Corporate governance reforms and bank performance: evidence from the Middle East and North Africa

2017 
Purpose The purpose of the study is to understand the importance of corporate governance reforms for the Middle East and North Africa (MENA) country banks. To address this issue, the author combines the staggered timing of corporate governance reforms for banks across MENA countries with bank-level data for the period 2000-2012 and examine the impact on bank performance. Design/methodology/approach The author employs fixed effects regression within a difference-in-differences specification for the analysis. Findings The analysis suggests that not all governance characteristics are equally effective and some of these characteristics exert a more pronounced effect on bank performance as compared to others. These results also vary across oil-exporting and -importing nations and differ during the crisis.

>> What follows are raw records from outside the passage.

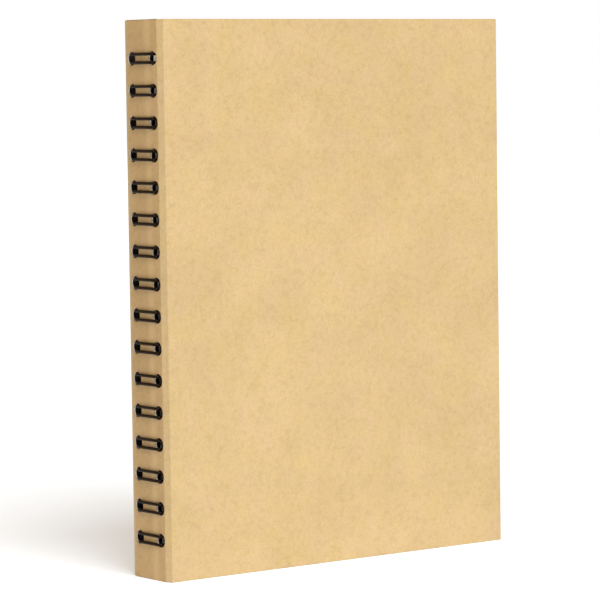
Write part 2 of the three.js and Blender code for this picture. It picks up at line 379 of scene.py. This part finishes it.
def thicken(line, thickness):
    """A closed outline: the line, and back along a line that much to its left."""
    offset = []
    for index, at in enumerate(line):
        before = line[max(index - 1, 0)]
        after = line[min(index + 1, len(line) - 1)]
        along_in = (at - before).normalized() if index else (after - at).normalized()
        along_out = (after - at).normalized() if index < len(line) - 1 else along_in
        along = (along_in + along_out).normalized()
        left = Vector((-along.y, along.x))
        offset.append(at + left * (thickness / max(along.dot(along_out), 0.5)))
    return line + offset[::-1]


def prism(name, outline, heights, end_dip=None):
    """A closed solid from an outline in plan, with a ring of vertices at each height."""
    bm = bmesh.new()
    rings = []
    for height in heights:
        ring = []
        for at in outline:
            dip = end_dip(at, height) if end_dip else 0
            ring.append(bm.verts.new((at.x, at.y, height + dip)))
        rings.append(ring)
    count = len(outline)
    for lower, upper in zip(rings, rings[1:]):
        for index in range(count):
            follow = (index + 1) % count
            bm.faces.new((lower[index], lower[follow], upper[follow], upper[index]))
    bm.faces.new(rings[0][::-1])
    bm.faces.new(rings[-1])
    bmesh.ops.recalc_face_normals(bm, faces=bm.faces)
    bmesh.ops.triangulate(bm, faces=[face for face in bm.faces if len(face.verts) > 4])
    mesh = bpy.data.meshes.new(name)
    bm.to_mesh(mesh)
    bm.free()
    return mesh


def circle_points(centre, radius, count):
    turns = [2 * math.pi * index / count for index in range(count)]
    return [centre + Vector((math.cos(turn), math.sin(turn))) * radius for turn in turns]


def rectangle_points(low, high, radius=0.0, steps=3):
    corners = [Vector((low.x, low.y)), Vector((high.x, low.y)), Vector((high.x, high.y)), Vector((low.x, high.y))]
    if not radius:
        return corners
    points = []
    for index, corner in enumerate(corners):
        points += fillet(corner, corners[index - 1], corners[(index + 1) % 4], radius, steps)
    return points


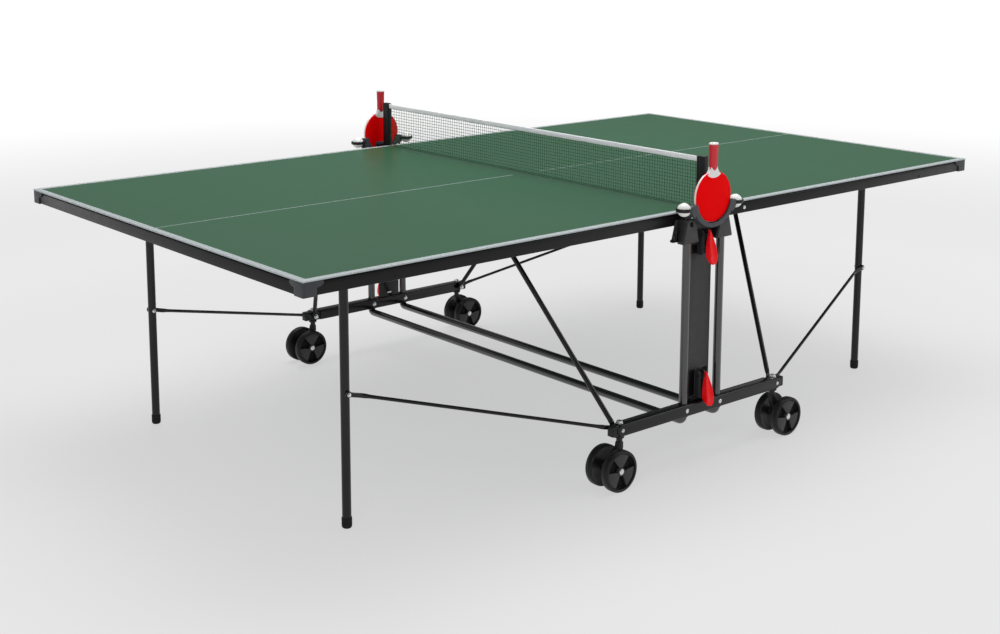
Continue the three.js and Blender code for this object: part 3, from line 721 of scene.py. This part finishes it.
def make_panel(side_name, turn):
    low, high = span("centre_panel_near")
    shape = Shape(turn)
    back = -771
    front = -774
    window_x = (14.5, 38.5)
    outer = soften(rectangle(-PANEL_HALF, PANEL_HALF, low.z, high.z), 1.5)
    windows = []
    for z0, z1 in ((200, 278), (632, 657)):
        for side in (-1, 1):
            x0, x1 = sorted(side * x for x in window_x)
            windows.append(soften(rectangle(x0, x1, z0, z1), 2)[::-1])
            # A near-black sheet fills each window: painted shade standing in for the hole's depth.
            shape.block((x0 - 1.5, back - 1.1, z0 - 1.5), (x1 + 1.5, back - 0.3, z1 + 1.5), "shade_black", 0.2)
    shape.slab([outer, *windows], front, back, "panel", 0.8, rounds=3)
    for side in (-1, 1):
        e0, e1 = sorted((side * (CHEEK_X - CHEEK_HALF), side * (CHEEK_X + CHEEK_HALF)))
        for z0, z1 in ((190, 275), (626, 700)):
            cheek = [(772, z1), (772, z0), (787, z0), (795, z0 + 7), (795, z1 - 9), (788, z1)]
            shape.slab([soften([(-y, h) for y, h in reversed(cheek)], 2)], e0, e1, "panel", 0.6, axis="x")
        for z in LATCH_HEIGHTS.values():
            shape.bolt((side * (CHEEK_X + CHEEK_HALF), -LATCH_Y, z), "x", side, 3.2, 1.6, "black_plastic")
    shape.bolt((0, front, 734), "y", -1, 4.5, 3)
    shape.block((-43.5, back - 0.2, low.z + 1.5), (43.5, back + 0.45, high.z - 1.5), "steel", 0.2)
    shape.bolt((-5, back + 0.4, 312), "y", 1, 4.6, 2.6, "bolt_white")
    shape.block((-9, back + 0.3, 199), (9, back + 3, 205), "bolt_white", 1)
    shape.piece(f"panel_{side_name}", "root", [f"centre_panel_{side_name}"])


def make_latch(level, side_name, side_y, turn):
    """A thick pointed drop: it leans outwards going down, and its front is dished."""
    z = LATCH_HEIGHTS[level]
    shape = Shape(turn, (0, side_y * LATCH_Y, z))
    tip, toe = 17, -83
    levels = 26
    rings = []
    for i in range(levels + 1):
        t = i / levels
        height = tip + (toe - tip) * t
        width = 1.0 + 14.5 * math.sin(math.pi * min(t, 0.97) * 0.68)
        if t > 0.86:
            width *= math.sqrt(max(1 - ((t - 0.86) / 0.142) ** 2 * 0.72, 0))
        front = -20.5 - 20 * min(1, t * 1.35) ** 0.8
        back = -17 - 5.5 * t
        if t > 0.78:
            back -= (t - 0.78) / 0.22 * 14
        dish = 3.0 * math.sin(math.pi * min(max((t - 0.1) / 0.86, 0), 1)) ** 0.7
        rim = width * 0.24
        rings.append([
            (-width, back + 1, height), (-width + 1.2, back, height), (width - 1.2, back, height),
            (width, back + 1, height), (width, front + 2.2, height), (width - 0.6, front + 0.7, height),
            (width - rim * 0.6, front, height), (width - rim, front + 0.3, height),
            (width - rim * 1.6, front + dish * 0.75, height), (0, front + dish, height),
            (-width + rim * 1.6, front + dish * 0.75, height), (-width + rim, front + 0.3, height),
            (-width + rim * 0.6, front, height), (-width + 0.6, front + 0.7, height),
            (-width, front + 2.2, height),
        ])
    shape.rings(rings, "latch")
    shape.block((-8, -19, -7.5), (8, 1, 7.5), "black_plastic", 1.5)
    shape.pin(7.5, (0, 0, 0), "x", -8, 8, "black_plastic", 1)
    shape.pin(2.9, (0, 0, 0), "x", -13.5, 13.5, "zinc")
    name = f"{level}_{side_name}"
    shape.piece(f"red_latch_{name}", f"{level}_latch_{side_name}", [f"latch_{name}"], smooth=50)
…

Besides, the authors find that improved operating efficiency and access to finance are the key channels through which governance improves bank performance. Practical implications Corporate governance reforms in the MENA countries need to be carefully tailored, taking into account the inherent economic characteristics of the country for it to exert durable impact. The challenge for policymakers is to find the right balance that can ensure maximum benefits for the banking sector, while minimizing the challenges involved in its implementation. Originality/value To the best of the authors’ knowledge, this is one of the earliest studies for MENA country banks to examine the interface between corporate governance reforms and bank performance, while controlling for the possible endogeneity of such reforms on performance.